Alright, a quick recap for you to get a grasp of what we are doing. We have our traditional game PC with the dedicated graphics card installed. We start up a game or benchmark sequence. The game is rendered, passes several stages and then frames rendered are ready and served towards the monitor. It is precisely at that stage where we make a bypass. The DVI-DL monitor output cable we connect to a Dual Link DVI Distribution Amplifier (or high resolution capable DVI switch). We connect our graphics card to the input of the switch. Now the switch will clone the signal to two outputs on that switch. One output we connect the monitor to but the second output we connect to a framegrabber AKA Video Capture Card. Ours is a Single Channel 4 lane PCI Express bus with maximum data rate of 650 MB/sec and support for a maximum canvas of 4kx4k HD video (we wanted to be a little future proof) capture for all progressive and interlaced DVI/HDMI modes. This card is 1,500 EUR alone. We are not there yet though as we need to place the framegrabber into a PC of course. Fast is good, so we are using a Z77 motherboard with a Core i7 3770K processor. The encoding process is managed by the processor on the framegrabber in real-time too, if I/O is managed fast enough, we'll have less than 10% CPU utilization while capturing 2560x1440 @ 60 Hz streams in real-time.

Are We There Yet?

Nope, now we need to save the rendered frames in real-time, uncompressed as an AVI file. This poses a challenge in itself:

  • Capturing at 1920x1080 @ 60 Hz in real-time shows IO writes of roughly 200~250 MB/s.
  • Capturing at 2560x1440 @ 60 Hz in real-time shows IO writes of roughly 400~475 MB/s.
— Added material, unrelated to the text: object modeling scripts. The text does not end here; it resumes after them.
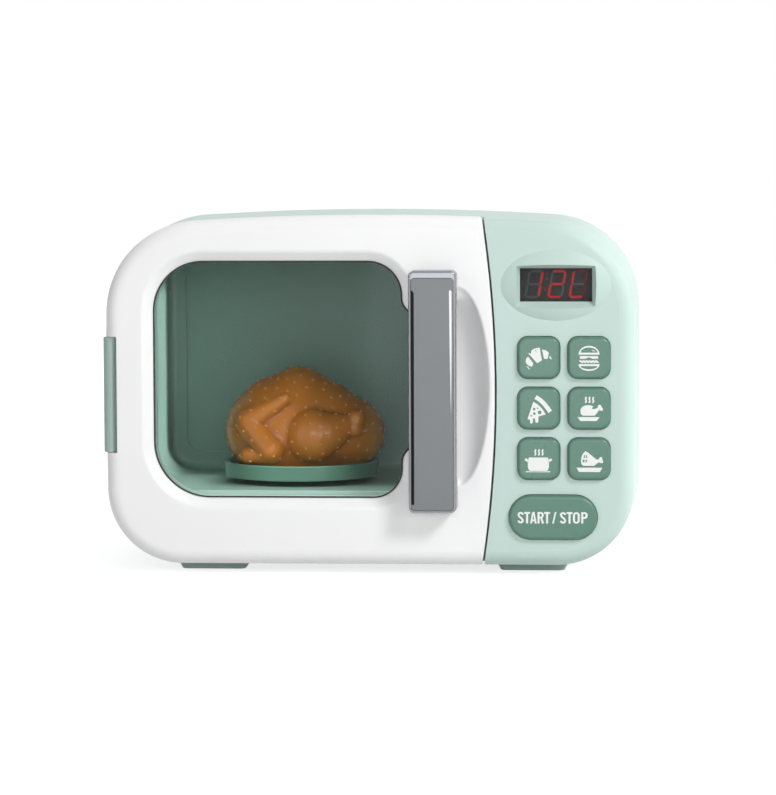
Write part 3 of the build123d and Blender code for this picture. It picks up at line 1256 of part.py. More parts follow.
def cap_with_stem(face, lip, inside, x, z):
    """Push button: hollow cap with rounded edges, a lip behind the panel and a stem."""
    cap = slab(face, -BUTTON_PROUD, BUTTON_BACK)
    cap = fillet(cap.faces().sort_by(Axis.Y)[0].edges(), BUTTON_EDGE)
    cap += slab(lip, BUTTON_BACK - BUTTON_LIP_THICKNESS, BUTTON_BACK)
    cap -= slab(inside, BUTTON_WALL - BUTTON_PROUD, BUTTON_BACK + CUT)
    return cap + rod(x, z, BUTTON_STEM, BUTTON_WALL - BUTTON_PROUD - SEAT_GAP, STEM_END)


def food_button(x, z):
    lip, inside = button_face(x, z, BUTTON_LIP), button_face(x, z, -BUTTON_WALL)
    return cap_with_stem(button_face(x, z), lip, inside, x, z)


def start_button():
    lip, inside = start_face(BUTTON_LIP), start_face(-BUTTON_WALL)
    return cap_with_stem(start_face(), lip, inside, START_X, START_Z)


def display_lens():
    """Dark clear lens behind the display well."""
    start = LENS_DEPTH + SEAT_GAP
    return slab(display_face(LENS_LAP), start, start + LENS_THICKNESS)


def display_module():
    """Four-digit display block on its pins, between the lens and the circuit board."""
    start = LENS_DEPTH + LENS_THICKNESS + 2 * SEAT_GAP
    block = slab(display_face(LENS_LAP), start, start + MODULE_THICKNESS)
    back = start + MODULE_THICKNESS
    for step in range(DISPLAY_PINS):
        x = OVAL_X + (step - (DISPLAY_PINS - 1) / 2) * DISPLAY_PIN_PITCH
        for side in (-1, 1):
            block += rod(x, OVAL_Z + side * DISPLAY_HEIGHT / 2, PIN_WIRE, back, BOARD_DEPTH)
    return block


def keypad_membrane():
    """Rubber keypad: a thin sheet on the board with a soft dome under each button."""
    lower_part = rounded(BOARD_LEFT, BOARD_RIGHT, 0, OVAL_Z - OVAL_HEIGHT / 2, BOARD_BOSS)
    sheet = offset(board_outline(), -MEMBRANE_THICKNESS) & lower_part
    start = BOARD_DEPTH - SEAT_GAP - MEMBRANE_THICKNESS
    pad = slab(sheet, start, BOARD_DEPTH - SEAT_GAP)
    for x, z in BOARD_SCREWS:
        pad -= rod(x, z, BOARD_BOSS + LOOSE_GAP, 0, BOARD_DEPTH)
    for x, z in button_places() + [(START_X, START_Z)]:
        wide = at_depth(Pos(x, z) * Circle(DOME_RADIUS + DOME_FOOT), start + SEAT_GAP)
        narrow = at_depth(Pos(x, z) * Circle(DOME_RADIUS), start - DOME_HEIGHT)
        pad += loft([wide, narrow], ruled=True)
    return pad


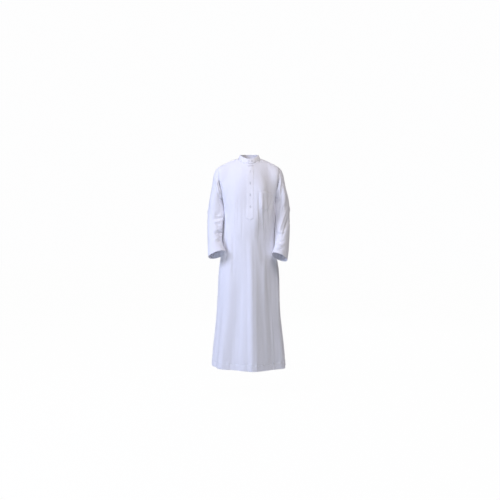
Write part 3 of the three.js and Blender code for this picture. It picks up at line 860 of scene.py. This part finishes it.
def makeSleeve(name, node, cut, seed):
    # columns run from the underarm over the front
    overBack = lambda points: points[0, points.shape[1] // 4, 1] > 0
    lines = [-line for line in linesOf(cuffHem)] + seamLines
    panel = smoothPanel(node, cut["cell"], ring=True, rowExtras=lines, turn=overBack)
    points, normals = panel["points"], panel["normals"]
    heights = pressFolds(panel, cut, ["first"], seed)
    heights += foldHeights(points, normals, cut["swell"])
    heights += foldHem(panel, "last", cuffHem, seed + 9)
    # where it faces the body it moves with the body's edge, so that the seam stays shut
    awayFromBody = normals[..., 0] * np.sign(points[..., 0].mean())
    turned = 2 * ease(awayFromBody, -0.8, -0.2) - 1
    heights += turned * sinkSeams(panel, ["first"], sideSeam, seed + 13)
    shapePanel(panel, heights)
    return panel, panelMesh(name, panel, robeCloth, cut["wall"])


rightPanel, rightSleeve = makeSleeve("rightSleeve", "sleeve_right", rightCut, 31.2)
leftPanel, leftSleeve = makeSleeve("leftSleeve", "sleeve_left", leftCut, 47.9)

# collar
allEdges = ["first", "last", "left", "right"]
sewnEdges = ["first", "left", "right"]
collarCut = {
    "cell": 2.6 * mm,
    "wall": 1.3 * mm,
    "inset": 4 * mm,
    "groove": 0.3 * mm,
    "tuck": 1.3 * mm,  # how far the foot reaches down into the neck seam
    "full": (0.5 * mm, 0, 12 * mm),  # height, and where it starts and is reached
    "edge": (0.35 * mm, 0.9 * mm),  # drop and reach
    "uneven": (0.35 * mm, (26, 26, 14)),
}


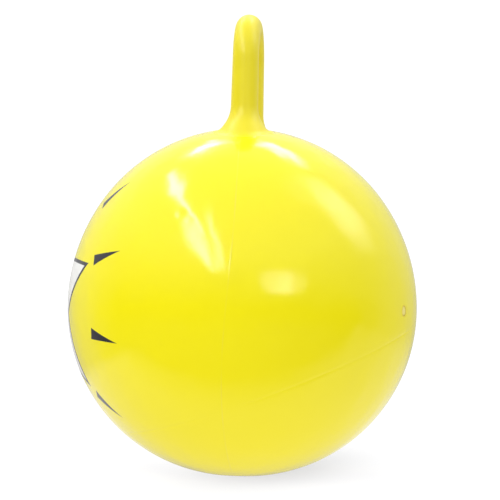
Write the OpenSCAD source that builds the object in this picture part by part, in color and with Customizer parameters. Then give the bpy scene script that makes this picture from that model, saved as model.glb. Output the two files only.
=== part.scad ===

Look at the screenshot below, at data rate. The first time I noticed that, yes, I cursed and nearly vomited!



In the example above you can see that each second we are recording a sustained 429 MB per second. So 30 seconds of recording for analysis results in an AVI file of 12.6 GB. For that to happen we need storage volume and fast storage IO alright. A single SSD will not cut it. While doing all this high-end capturing we see a low CPU overhead of less than 10%. Why am I so keen on low CPU utilization you might ask? Because this is precise measuring and analyzing. We want to prevent accidentally recording dropped frames at all times. We've shown you all the hardware we use, but on the software side things are even more complex. To be able to pull this off, we need to spend a lot of time and money alright.